The UK insurance industry made a “total contribution of £10.4 billion to the Exchequer – which would cover the entire £10.2 billion [$16.9 billion] Home Office budget. Insurance companies in the Hundred Group paid the third highest corporation tax of any sector”, observed a report by the Association of British Insurers (ABI).
The report, prepared jointly with PricewaterhouseCoopers (PwC), also found that British insurers paid 6.4 per cent of the total Government tax receipts amounting to £2.7 billion. Tax receipts jumped by a whopping 50 per cent over 2009.
The third highest corporation tax of any sector was paid by the insurance companies of the Hundred Group.
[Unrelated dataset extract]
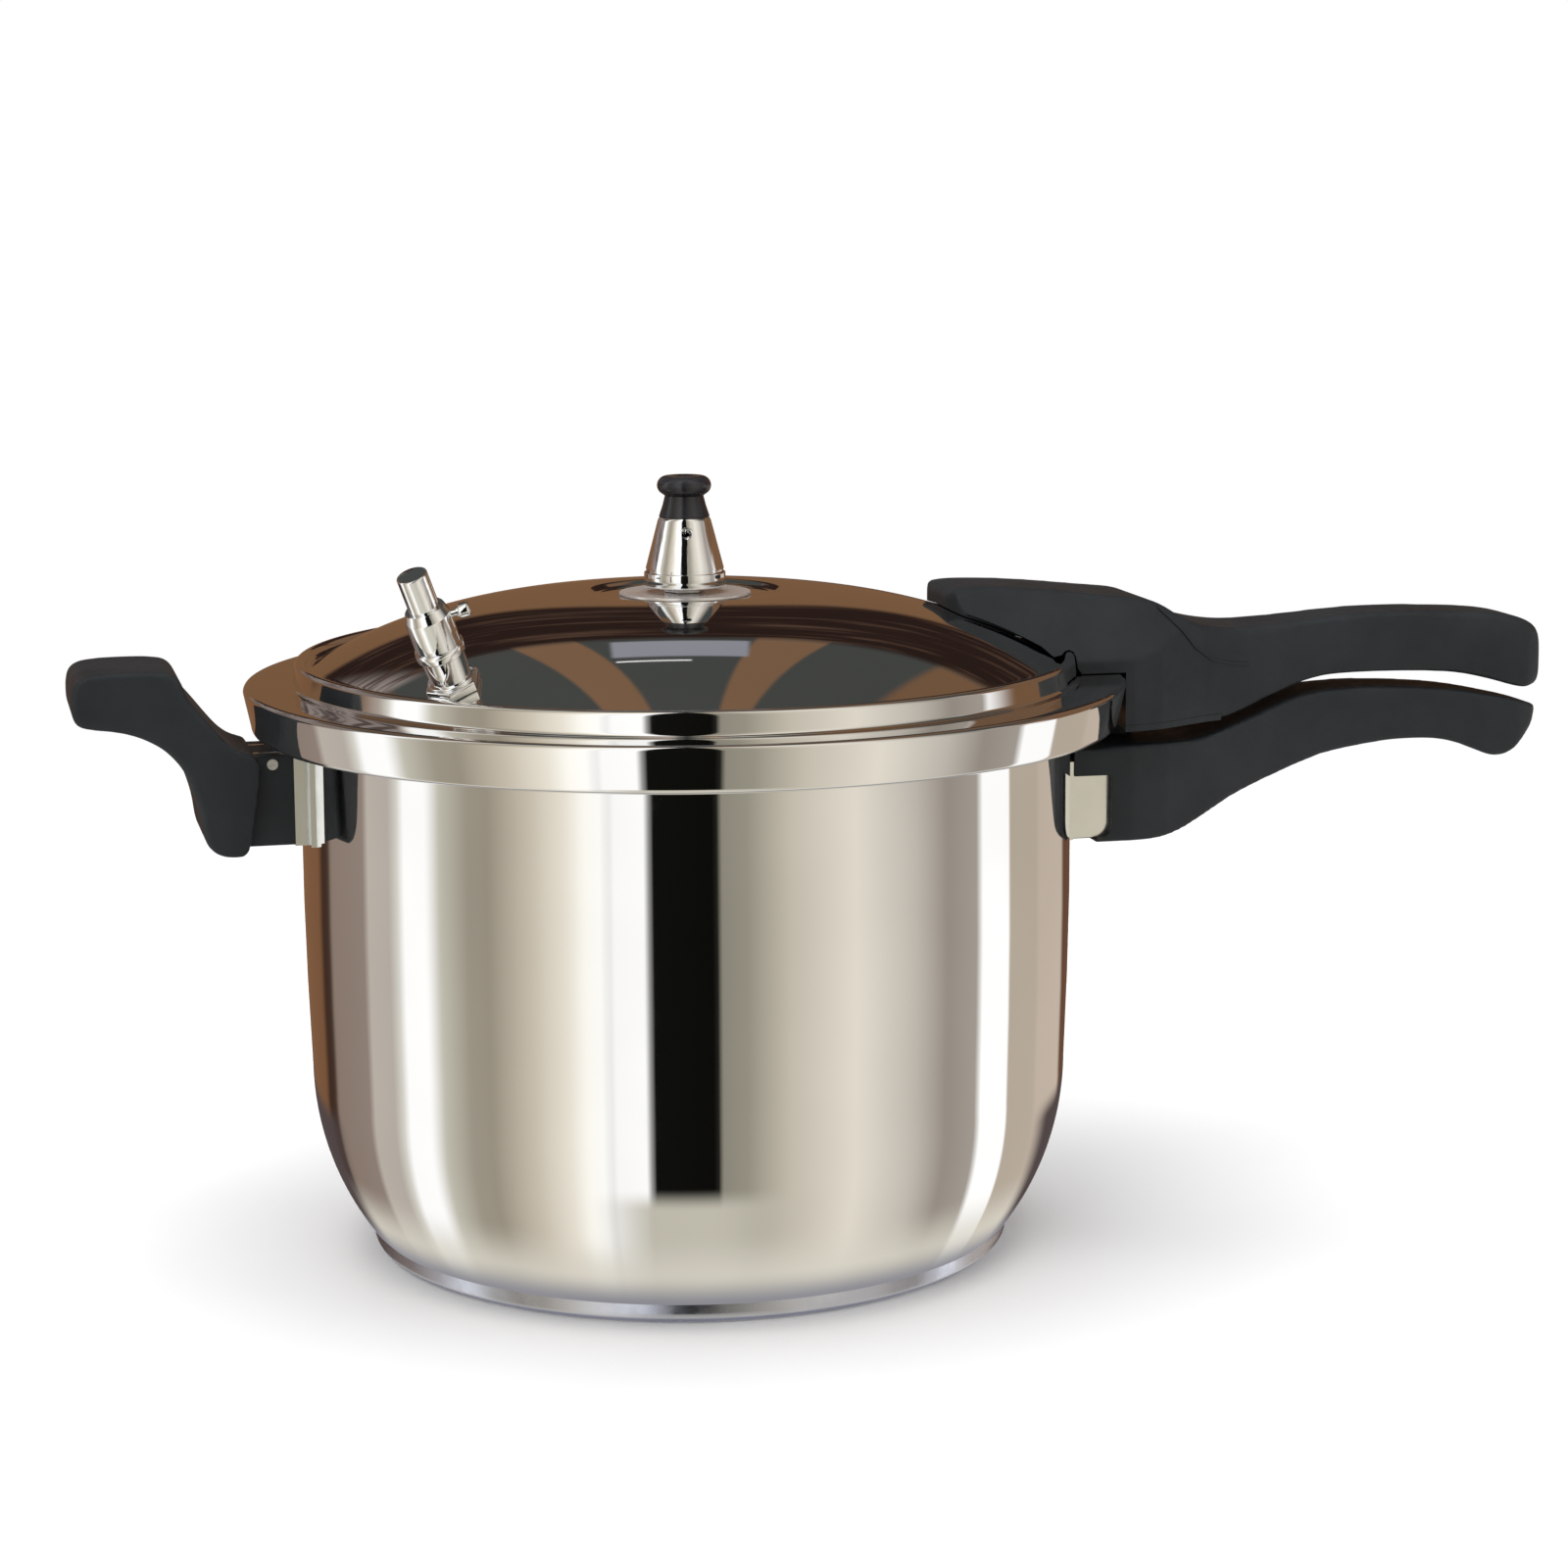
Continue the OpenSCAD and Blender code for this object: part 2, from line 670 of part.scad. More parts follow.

“The tax paid by the UK insurance industry could pay for the whole of the Home Office budget, or fund the budgets of the Departments for Transport, Communities and the Foreign Office put together. Insurers are crucial to the economy. Our total tax contribution is now higher than it was before the recession showing the important role the insurance industry is playing in the recovery and how resilient the industry is during tough times,” said Otto Thoresen, director general of ABI.
“These figures highlight the importance of consistent, competitive tax rules which could help the industry to grow further so that it can continue to make an important contribution to the UK coffers,” he continued. “We are talking to the Government about how to make the UK tax system an asset for the UK when it comes to retaining and attracting insurers to the UK. It is important we encourage our good, successful UK businesses to expand and grow rather than having rules which make the UK a less attractive place to base a business,” he added.
UK insurers are “major contributors to the UK economy and crucial to its future growth,” the report observed. The wider insurance industry employs 275,000 people and is one of the biggest private employers in the country. 152,000 people are directly employed by ABI member companies who collectively pay employment taxes worth £2.64 billion, the report observed.